Ram-pressure-induced star formation in low-mass galaxies infalling on-to the Coma cluster: insights from DESI

TL;DR

This study shows that in low-mass galaxies falling into the Coma cluster, ram-pressure-induced starbursts are more likely on tangential orbits with high angular momentum, providing insights into galaxy evolution in clusters.

Contribution

It reveals that the angular momentum of low-mass galaxies determines the efficiency of ram-pressure-induced starbursts in cluster environments.

Findings

Starburst galaxies tend to have high angular momentum.

Ram-pressure-induced star formation is more efficient on tangential orbits.

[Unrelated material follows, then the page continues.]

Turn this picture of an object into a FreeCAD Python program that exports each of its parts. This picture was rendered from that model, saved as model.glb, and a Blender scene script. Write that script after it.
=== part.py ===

Most post-starburst galaxies in the sample favor high angular momentum.

Abstract

Ram-pressure stripping is a key driver of galaxy morphological transformation in clusters, contributing to the formation of quenched, especially dwarf, populations. Ram-pressure compression can also induce a starburst prior to quenching and build up significant stellar mass in an initially gas-rich galaxy. The detailed physics of these processes remains poorly understood, especially in the low-mass regime. Here we demonstrate that the key factor for a ram-pressure induced starburst in a low-mass galaxy is its angular momentum within a host cluster. In this study, we select a sample of 41 post-starburst galaxies (PSGs) in the Coma cluster using the DESI EDR spectroscopic data, extending to low luminosities ($M_g < -14$). This sample is at least 90% complete down to $M_g \approx -14.8$, which enabled us a systematic analysis of their properties. For each galaxy, we use projected cluster-centric distances and line-of-sight velocities to constrain the normalized orbital angular momentum and a 3D radial coordinate to the cluster center, assuming zero orbital energy. The resulting probability distributions show that while star-forming galaxies are split into two populations favoring intermediate and high angular momentum, almost all PSGs prefer high angular momentum. Our analysis statistically demonstrates that ram-pressure-induced starbursts are more efficient on tangential orbits, where gas stripping proceeds slowly enough to allow substantial star formation before gas removal.